● What you will do
What lines of the data include the string "slide"? Copy them all.

● Raw data
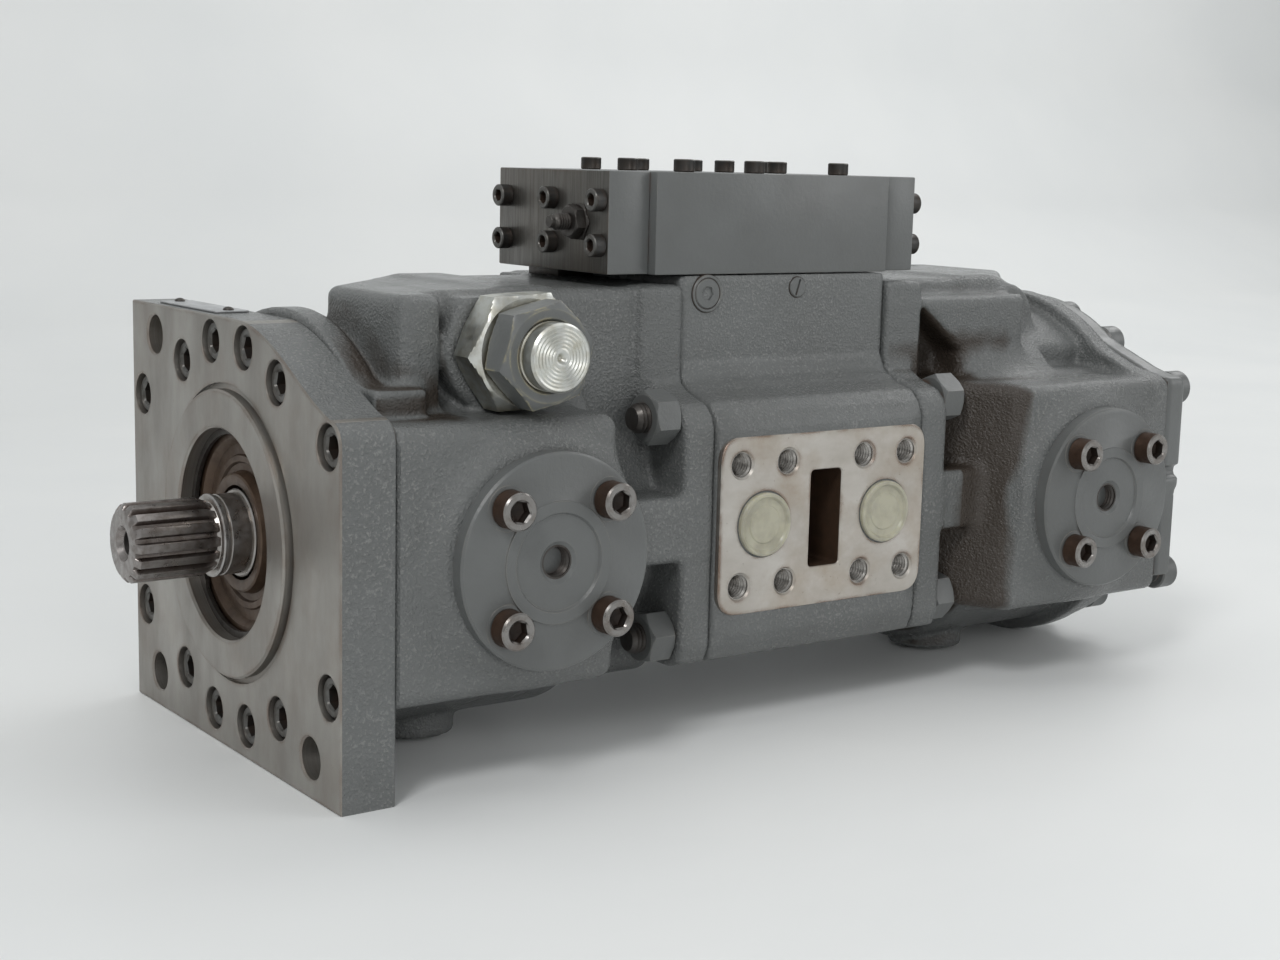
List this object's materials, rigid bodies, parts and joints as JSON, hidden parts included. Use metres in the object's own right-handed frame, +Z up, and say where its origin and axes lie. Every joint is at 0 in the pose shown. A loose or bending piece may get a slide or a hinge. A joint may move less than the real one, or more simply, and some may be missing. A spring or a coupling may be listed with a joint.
{
  "type": "axial piston pump",
  "caption": "Tandem swash-plate axial piston pump with a splined drive shaft, square mounting flange, common valve block with side ports, and a regulator on top.",
  "frame": {"origin": "on the resting plane, under the middle of the pump's overall box", "axes": "+X along the shaft, from the splined drive end to the rear; +Y to the suction port's side, so the delivery ports face -Y; +Z up"},
  "size_m": [0.5602, 0.2632, 0.2644],
  "materials": {
    "painted_casting": "satin blue-grey paint over a fine cast texture, worn brown in the recesses",
    "machined_flange": "bare milled steel, slightly warm, faint arc marks, paint on its edges",
    "ground_steel": "turned and ground, with fine turning marks",
    "bright_zinc": "bright zinc plate, fine turned lines",
    "painted_nut": "grey paint, scuffed at the corners",
    "brushed_dark_steel": "dark brown-grey brushed steel, smooth",
    "dark_steel": "black oxide, dull",
    "seal_brown": "brown oxidised steel with oil film",
    "cap_plastic": "translucent yellowish plastic, slightly scuffed",
    "bronze": "turned bronze",
    "screw_black": "black oxide with rust in the sockets",
    "screw_rusty": "rusty brown black-oxide steel",
    "primer_brown": "brown primer and cast skin showing in the recesses"
  },
  "bodies": {
    "root": {"mounting_flange": "machined_flange", "seal_cover": "seal_brown", "front_housing": "painted_casting", "valve_block": "painted_casting", "rear_housing": "painted_casting", "rear_end_cover": "painted_casting", "regulator_body": "painted_casting", "regulator_front_cover": "brushed_dark_steel", "regulator_rear_cover": "brushed_dark_steel", "port_cap_front": "cap_plastic", "port_cap_rear": "cap_plastic", "side_cover_front_a": "painted_casting", "side_cover_front_b": "painted_casting", "stop_screw_front": "bright_zinc", "stop_nut_front": "painted_nut", "swash_support_front": "dark_steel", "side_cover_rear_a": "painted_casting", "side_cover_rear_b": "painted_casting", "stop_screw_rear": "bright_zinc", "stop_nut_rear": "painted_nut", "swash_support_rear": "dark_steel"},
    "rotor": {"drive_shaft": "ground_steel", "rear_shaft": "ground_steel", "shaft_coupling": "ground_steel", "cylinder_block_front": "ground_steel", "cylinder_block_rear": "ground_steel"},
    "swash_front": {"swash_plate_front": "ground_steel"},
    "servo_front": {"servo_piston_front": "ground_steel"},
    "slippers_front": {"retainer_front": "ground_steel"},
    "shoe_front_1": {"shoe_front_1": "bronze"},
    "piston_front_1": {"piston_front_1": "ground_steel"},
    "shoe_front_2": {"shoe_front_2": "bronze"},
    "piston_front_2": {"piston_front_2": "ground_steel"},
    "shoe_front_3": {"shoe_front_3": "bronze"},
    "piston_front_3": {"piston_front_3": "ground_steel"},
    "shoe_front_4": {"shoe_front_4": "bronze"},
    "piston_front_4": {"piston_front_4": "ground_steel"},
    "shoe_front_5": {"shoe_front_5": "bronze"},
    "piston_front_5": {"piston_front_5": "ground_steel"},
    "shoe_front_6": {"shoe_front_6": "bronze"},
    "piston_front_6": {"piston_front_6": "ground_steel"},
    "shoe_front_7": {"shoe_front_7": "bronze"},
    "piston_front_7": {"piston_front_7": "ground_steel"},
    "swash_rear": {"swash_plate_rear": "ground_steel"},
    "servo_rear": {"servo_piston_rear": "ground_steel"},
    "slippers_rear": {"retainer_rear": "ground_steel"},
    "shoe_rear_1": {"shoe_rear_1": "bronze"},
    "piston_rear_1": {"piston_rear_1": "ground_steel"},
    "shoe_rear_2": {"shoe_rear_2": "bronze"},
    "piston_rear_2": {"piston_rear_2": "ground_steel"},
    "shoe_rear_3": {"shoe_rear_3": "bronze"},
    "piston_rear_3": {"piston_rear_3": "ground_steel"},
    "shoe_rear_4": {"shoe_rear_4": "bronze"},
    "piston_rear_4": {"piston_rear_4": "ground_steel"},
    "shoe_rear_5": {"shoe_rear_5": "bronze"},
    "piston_rear_5": {"piston_rear_5": "ground_steel"},
    "shoe_rear_6": {"shoe_rear_6": "bronze"},
    "piston_rear_6": {"piston_rear_6": "ground_steel"},
    "shoe_rear_7": {"shoe_rear_7": "bronze"},
    "piston_rear_7": {"piston_rear_7": "ground_steel"}
  },
  "joints": [
    {"name": "shaft_spin", "type": "hinge", "parent": "root", "child": "rotor", "pos_m": [-0.23255, 0, 0.0975], "axis": [1, 0, 0], "continuous": true},
    {"name": "front_tilt", "type": "hinge", "parent": "root", "child": "swash_front", "pos_m": [-0.11255, 0, 0.0975], "axis": [0, 0, 1], "range_deg": [0, 15]},
    {"name": "front_servo", "type": "slide", "parent": "root", "child": "servo_front", "axis": [0, -1, 0], "range_m": [0, 0.0072]},
    {"name": "front_slippers", "type": "hinge", "parent": "swash_front", "child": "slippers_front", "pos_m": [-0.11255, 0, 0.0975], "axis": [1, 0, 0], "continuous": true},
    {"name": "front_shoe_1", "type": "hinge", "parent": "slippers_front", "child": "shoe_front_1", "pos_m": [-0.11255, 0.03455, 0.0975], "axis": [1, 0, 0], "continuous": true},
    {"name": "front_ball_1", "type": "hinge", "parent": "shoe_front_1", "child": "piston_front_1", "pos_m": [-0.11255, 0.03455, 0.0975], "axis": [0, 0, 1], "range_deg": [-15.5, 0.5]},
    {"name": "front_shoe_2", "type": "hinge", "parent": "slippers_front", "child": "shoe_front_2", "pos_m": [-0.11255, 0.02154, 0.12451], "axis": [1, 0, 0], "continuous": true},
    {"name": "front_ball_2", "type": "hinge", "parent": "shoe_front_2", "child": "piston_front_2", "pos_m": [-0.11255, 0.02154, 0.12451], "axis": [0, 0, 1], "range_deg": [-15.5, 0.5]},
    {"name": "front_shoe_3", "type": "hinge", "parent": "slippers_front", "child": "shoe_front_3", "pos_m": [-0.11255, -0.00769, 0.13118], "axis": [1, 0, 0], "continuous": true},
    {"name": "front_ball_3", "type": "hinge", "parent": "shoe_front_3", "child": "piston_front_3", "pos_m": [-0.11255, -0.00769, 0.13118], "axis": [0, 0, 1], "range_deg": [-15.5, 0.5]},
    {"name": "front_shoe_4", "type": "hinge", "parent": "slippers_front", "child": "shoe_front_4", "pos_m": [-0.11255, -0.03113, 0.11249], "axis": [1, 0, 0], "continuous": true},
    {"name": "front_ball_4", "type": "hinge", "parent": "shoe_front_4", "child": "piston_front_4", "pos_m": [-0.11255, -0.03113, 0.11249], "axis": [0, 0, 1], "range_deg": [-15.5, 0.5]},
    {"name": "front_shoe_5", "type": "hinge", "parent": "slippers_front", "child": "shoe_front_5", "pos_m": [-0.11255, -0.03113, 0.08251], "axis": [1, 0, 0], "continuous": true},
    {"name": "front_ball_5", "type": "hinge", "parent": "shoe_front_5", "child": "piston_front_5", "pos_m": [-0.11255, -0.03113, 0.08251], "axis": [0, 0, 1], "range_deg": [-15.5, 0.5]},
    {"name": "front_shoe_6", "type": "hinge", "parent": "slippers_front", "child": "shoe_front_6", "pos_m": [-0.11255, -0.00769, 0.06382], "axis": [1, 0, 0], "continuous": true},
    {"name": "front_ball_6", "type": "hinge", "parent": "shoe_front_6", "child": "piston_front_6", "pos_m": [-0.11255, -0.00769, 0.06382], "axis": [0, 0, 1], "range_deg": [-15.5, 0.5]},
    {"name": "front_shoe_7", "type": "hinge", "parent": "slippers_front", "child": "shoe_front_7", "pos_m": [-0.11255, 0.02154, 0.07049], "axis": [1, 0, 0], "continuous": true},
    {"name": "front_ball_7", "type": "hinge", "parent": "shoe_front_7", "child": "piston_front_7", "pos_m": [-0.11255, 0.02154, 0.07049], "axis": [0, 0, 1], "range_deg": [-15.5, 0.5]},
    {"name": "rear_tilt", "type": "hinge", "parent": "root", "child": "swash_rear", "pos_m": [0.17305, 0, 0.0975], "axis": [0, 0, 1], "range_deg": [0, 15]},
    {"name": "rear_servo", "type": "slide", "parent": "root", "child": "servo_rear", "axis": [0, 1, 0], "range_m": [0, 0.0072]},
    {"name": "rear_slippers", "type": "hinge", "parent": "swash_rear", "child": "slippers_rear", "pos_m": [0.17305, 0, 0.0975], "axis": [1, 0, 0], "continuous": true},
    {"name": "rear_shoe_1", "type": "hinge", "parent": "slippers_rear", "child": "shoe_rear_1", "pos_m": [0.17305, -0.03455, 0.0975], "axis": [1, 0, 0], "continuous": true},
    {"name": "rear_ball_1", "type": "hinge", "parent": "shoe_rear_1", "child": "piston_rear_1", "pos_m": [0.17305, -0.03455, 0.0975], "axis": [0, 0, 1], "range_deg": [-15.5, 0.5]},
    {"name": "rear_shoe_2", "type": "hinge", "parent": "slippers_rear", "child": "shoe_rear_2", "pos_m": [0.17305, -0.02154, 0.12451], "axis": [1, 0, 0], "continuous": true},
    {"name": "rear_ball_2", "type": "hinge", "parent": "shoe_rear_2", "child": "piston_rear_2", "pos_m": [0.17305, -0.02154, 0.12451], "axis": [0, 0, 1], "range_deg": [-15.5, 0.5]},
    {"name": "rear_shoe_3", "type": "hinge", "parent": "slippers_rear", "child": "shoe_rear_3", "pos_m": [0.17305, 0.00769, 0.13118], "axis": [1, 0, 0], "continuous": true},
    {"name": "rear_ball_3", "type": "hinge", "parent": "shoe_rear_3", "child": "piston_rear_3", "pos_m": [0.17305, 0.00769, 0.13118], "axis": [0, 0, 1], "range_deg": [-15.5, 0.5]},
    {"name": "rear_shoe_4", "type": "hinge", "parent": "slippers_rear", "child": "shoe_rear_4", "pos_m": [0.17305, 0.03113, 0.11249], "axis": [1, 0, 0], "continuous": true},
    {"name": "rear_ball_4", "type": "hinge", "parent": "shoe_rear_4", "child": "piston_rear_4", "pos_m": [0.17305, 0.03113, 0.11249], "axis": [0, 0, 1], "range_deg": [-15.5, 0.5]},
    {"name": "rear_shoe_5", "type": "hinge", "parent": "slippers_rear", "child": "shoe_rear_5", "pos_m": [0.17305, 0.03113, 0.08251], "axis": [1, 0, 0], "continuous": true},
    {"name": "rear_ball_5", "type": "hinge", "parent": "shoe_rear_5", "child": "piston_rear_5", "pos_m": [0.17305, 0.03113, 0.08251], "axis": [0, 0, 1], "range_deg": [-15.5, 0.5]},
    {"name": "rear_shoe_6", "type": "hinge", "parent": "slippers_rear", "child": "shoe_rear_6", "pos_m": [0.17305, 0.00769, 0.06382], "axis": [1, 0, 0], "continuous": true},
    {"name": "rear_ball_6", "type": "hinge", "parent": "shoe_rear_6", "child": "piston_rear_6", "pos_m": [0.17305, 0.00769, 0.06382], "axis": [0, 0, 1], "range_deg": [-15.5, 0.5]},
    {"name": "rear_shoe_7", "type": "hinge", "parent": "slippers_rear", "child": "shoe_rear_7", "pos_m": [0.17305, -0.02154, 0.07049], "axis": [1, 0, 0], "continuous": true},
    {"name": "rear_ball_7", "type": "hinge", "parent": "shoe_rear_7", "child": "piston_rear_7", "pos_m": [0.17305, -0.02154, 0.07049], "axis": [0, 0, 1], "range_deg": [-15.5, 0.5]}
  ],
  "couplings": [
    {"joint": "front_servo", "follows": "front_tilt", "m_per_rad": 0.0266},
    {"joint": "front_slippers", "follows": "shaft_spin", "ratio": 1},
    {"joint": "front_shoe_1", "follows": "shaft_spin", "ratio": -1},
    {"joint": "front_ball_1", "follows": "front_tilt", "ratio": -1},
    {"joint": "front_shoe_2", "follows": "shaft_spin", "ratio": -1},
    {"joint": "front_ball_2", "follows": "front_tilt", "ratio": -1},
    {"joint": "front_shoe_3", "follows": "shaft_spin", "ratio": -1},
    {"joint": "front_ball_3", "follows": "front_tilt", "ratio": -1},
    {"joint": "front_shoe_4", "follows": "shaft_spin", "ratio": -1},
    {"joint": "front_ball_4", "follows": "front_tilt", "ratio": -1},
    {"joint": "front_shoe_5", "follows": "shaft_spin", "ratio": -1},
    {"joint": "front_ball_5", "follows": "front_tilt", "ratio": -1},
    {"joint": "front_shoe_6", "follows": "shaft_spin", "ratio": -1},
    {"joint": "front_ball_6", "follows": "front_tilt", "ratio": -1},
    {"joint": "front_shoe_7", "follows": "shaft_spin", "ratio": -1},
    {"joint": "front_ball_7", "follows": "front_tilt", "ratio": -1},
    {"joint": "rear_servo", "follows": "rear_tilt", "m_per_rad": 0.0266},
    {"joint": "rear_slippers", "follows": "shaft_spin", "ratio": 1},
    {"joint": "rear_shoe_1", "follows": "shaft_spin", "ratio": -1},
    {"joint": "rear_ball_1", "follows": "rear_tilt", "ratio": -1},
    {"joint": "rear_shoe_2", "follows": "shaft_spin", "ratio": -1},
    {"joint": "rear_ball_2", "follows": "rear_tilt", "ratio": -1},
    {"joint": "rear_shoe_3", "follows": "shaft_spin", "ratio": -1},
    {"joint": "rear_ball_3", "follows": "rear_tilt", "ratio": -1},
    {"joint": "rear_shoe_4", "follows": "shaft_spin", "ratio": -1},
    {"joint": "rear_ball_4", "follows": "rear_tilt", "ratio": -1},
    {"joint": "rear_shoe_5", "follows": "shaft_spin", "ratio": -1},
    {"joint": "rear_ball_5", "follows": "rear_tilt", "ratio": -1},
    {"joint": "rear_shoe_6", "follows": "shaft_spin", "ratio": -1},
    {"joint": "rear_ball_6", "follows": "rear_tilt", "ratio": -1},
    {"joint": "rear_shoe_7", "follows": "shaft_spin", "ratio": -1},
    {"joint": "rear_ball_7", "follows": "rear_tilt", "ratio": -1}
  ]
}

● Complete output
List this object's materials, rigid bodies, parts and joints as JSON, hidden parts included. Use metres in the object's own right-handed frame, +Z up, and say where its origin and axes lie. Every joint is at 0 in the pose shown. A loose or bending piece may get a slide or a hinge. A joint may move less than the real one, or more simply, and some may be missing. A spring or a coupling may be listed with a joint.
    {"name": "front_servo", "type": "slide", "parent": "root", "child": "servo_front", "axis": [0, -1, 0], "range_m": [0, 0.0072]},
    {"name": "rear_servo", "type": "slide", "parent": "root", "child": "servo_rear", "axis": [0, 1, 0], "range_m": [0, 0.0072]},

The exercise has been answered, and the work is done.